An explicit model of speaker variation may offer other advantages than increased speech recognition performance. The speaker-model can provide an interface for coupling with other modules of the human-machine interface. For example, consider the two possible speaker parameters dialect and age, both known to affect the acoustic realization of the speech. But speakers of differing dialects also have different lexical preferences (Shiel 1993), and speakers of different age are interested in different subjects. 
Figure 14 
Figure 14. Structure of a speaker-sensitive ANN for phoneme probability estimation. Speaker parameters are introduced to the ANN by means of the special-purpose speaker-space units. The speaker space units are connected to other units like other input units, but they get their activation values from the speaker adaptation. 

5.3 Speaker-sensitive phonetic evaluation

In the speaker modeling approach to speaker adaptation, discussed in the previous section, the phonetic evaluation is conditioned by the speaker parameters, i.e., an utterance is recognized differently depending of on the hypothesized voice characteristics of the speaker. A speaker-sensitive phonetic classifier is a phonetic classifier that is dependent of the hypothesized speaker parameters. In the case of an ANN classifier, the speaker parameters can be introduced in the network as extra input units (see Figure 14). 
The speaker parameters can be thought of as the "source" of the variation. Thus, changing a speaker parameter related to the vocal tract length, should alter the ANN's probabilities for all voiced phonemes. The ease of modeling such complex systematic variation shared by different phonemes, is an important strength of explicitly modeling the speaker variability. 
An example of a speaker-sensitive ANN can be found in (Carlson and Glass, 1992a,b), where the acoustic observations as well as the speaker parameters are input to the network. This study inspired the work reported in Paper 2, Paper 4 and Paper 5, where the same basic ANN structure is used. In this continued work, the domain have been extended from only the vowels to the whole phoneme inventory, and from classifying segments to the complete continuous speech ASR problem. 

5.4 Speaker adaptation in the speaker modeling framework

In the previous sections it was discussed how to model the speaker variability, but the particular adaptation procedure is not specified.

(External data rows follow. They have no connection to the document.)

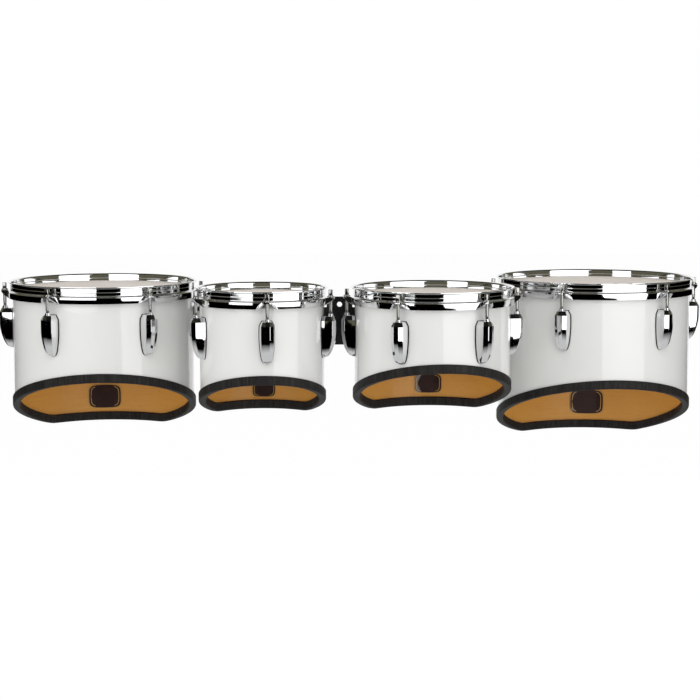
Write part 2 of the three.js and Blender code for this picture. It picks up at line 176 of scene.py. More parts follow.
# Polishing leaves waves about 25 mm long and a few microns deep
waves = add_node(tree, BUMP, {"Height": pattern(tree, 25, detail=1), "Distance": 0.006 * mm})
set_up(shader, {"Base Color": tone, "Roughness": 0.4, "Coat Weight": 1, "Coat Roughness": 0.025,
                "Coat IOR": 1.5, "Coat Normal": waves})
print("made", white_lacquer.name)

# %% [markdown]
# Inside, the maple keeps its own colour under a thin clear coat, warmed to amber. Its grain runs
# round the shell as long faint streaks about a millimetre high, with small darker pores. Noise that
# is stretched along the ground draws them on every side of the shell, with no seam. Real pores are
# too fine to show, so they are drawn seven times as coarse.

# %% Clear-coated maple
maple, tree, shader = new_material("clear_coated_maple")
streaks = pattern(tree, 1.6, (0.02, 0.02, 1), detail=5, roughness=0.6)
cloud = add_node(tree, RANGE, {"Value": pattern(tree, 60, (0.5, 0.5, 1), detail=2), "To Max": 0.45})
mixed = add_node(tree, MATHS, {"operation": "MULTIPLY_ADD", 0: streaks, 1: 0.55, 2: cloud})
tone = add_node(tree, RAMP, {"Fac": mixed, "stops": [(0.2, "#DA9A3B"), (0.5, "#E2A54A"), (0.8, "#EAB158")]})
pores = add_node(tree, RAMP, {
    "Fac": pattern(tree, 0.7, (0.06, 0.06, 1), detail=1), "stops": [(0.62, "#000000"), (0.7, "#FFFFFF")]})
faint = add_node(tree, RANGE, {"Value": pores, "To Max": 0.25})
dark = add_node(tree, MIX, {
    "data_type": "RGBA", "blend_type": "MULTIPLY", 0: faint, 6: tone, 7: linear("#C9A77C")})
relief = add_node(tree, BUMP, {"Height": streaks, "Distance": 0.03 * mm})
set_up(shader, {"Base Color": dark.outputs[2], "Roughness": 0.42, "Coat Weight": 0.15,
                "Coat Roughness": 0.12, "Normal": relief})
print("made", maple.name)

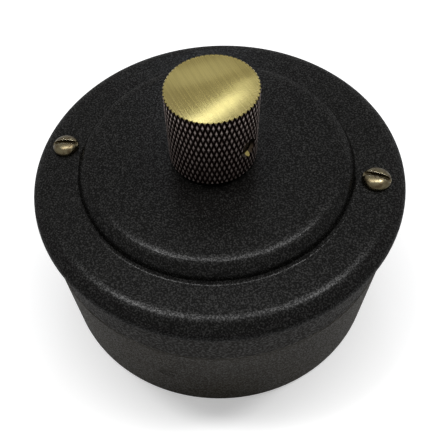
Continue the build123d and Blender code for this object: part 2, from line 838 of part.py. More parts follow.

This is not a coincident - in fact, it is one of the advantages of the speaker modeling framework that the adaptation procedure is not determined by the model of the variability. Different adaptation schemes may be chosen for different tasks. For example the amount of adaptation speech available, text dependent/independent adaptation, real-time requirements etc. may be of relevance for the particular adaptation scheme chosen. 
Clearly, speaker adaptation in the speaker modeling framework includes, in one form or the other,  estimation of the current speaker's position in the speaker-space. If the speaker's position is known, this information can be used to condition the phonetic evaluation, and give a more accurate recognition. If the exact position in the speaker-space is unknown, it must be estimated from the knowledge sources at hand. This includes speech recorded previously from the speaker (possibly only the one utterance to recognize), but it could also include other types of information that is available to the system. For the analysis of the recorded speech, features that are often discarded in ASR can potentially be of use for the speaker characteristics estimation, e.g., fundamental frequency that is strongly correlated with gender. 
The estimation of speaker-space position need not be explicit. A concept strongly related to speaker adaptation, is the so called speaker consistency principle. This principle is a formulation of the observation that an utterance is spoken by one and the same speaker, from the beginning to the end. This constrains the observation space and can therefore be used to reduce the variation in the ASR model. In the speaker modeling framework, the speaker consistency  principle can be introduced by enforcing constant speaker parameters throughout the utterance. This can be implemented by adding a new dimension to the search space of the dynamic decoding. The original two dimensions: time and HMM state, are then complemented with the third dimension of the speaker parameters. This is the method used in Paper 5. The extended search space is illustrated in Figure 15
The dynamic decoding search in the extended search space of Figure 15 is pruned with beam-pruning just like in the case of the standard search in two dimensions. The effect is that partial hypotheses with low probability will not be further investigated in the search, leaving more computational resources for the most promising hypotheses. In the extended search space, a part of an hypothesis is the speaker characteristics, so the effect of beam pruning is that hypotheses with unlikely speaker parameters will be pruned. In effect this is speaker adaptation - as the Viterbi search progresses, unlikely speaker characteristics are successively pruned, and  the speaker's position in the speaker space will gradually be more specified. Consequently, more resources can be allocated for the other dimension. Thus, in this framework, adaptation in the sense that something in the system is progressively changed, is the changed balance of attention in the search from speaker characteristics to HMM states. 
As a final note, we point out that the speaker modeling approach and speaker consistency modeling does not require an ANN model - a related adaptation scheme in the HMM domain is found in a paper by Leggeter and Woodland (1994), and a slightly different approach to implement the speaker consistency principle is taken by Hazen and Glass (1997). In their consistency model, the key concept is long range correlation between speech sounds. No explicit speaker model is used, but the method is successfully combined with speaker clustering and a technique called "reference speaker weighting". Both of these implicitly define speaker models by the space spanned by the clusters and reference speakers respectively.
Figure 15 
Figure 15. Search-space of the dynamic decoding. Top: the standard search space with the two dimensions time and HMM states. The objective of the dynamic decoding is to find the most likely path through the search-space. Because of beam-pruning, many paths in the search space are never investigated. This is indicated by the shadowed "beam"  in the figure. Bottom: the search space with an additional speaker characteristics dimension. At the beginning of the search, all different speaker characteristics are inside the beam, but as the search progresses, unlikely speaker characteristics are successively pruned, and  the speaker's position in the speaker space is gradually more specified.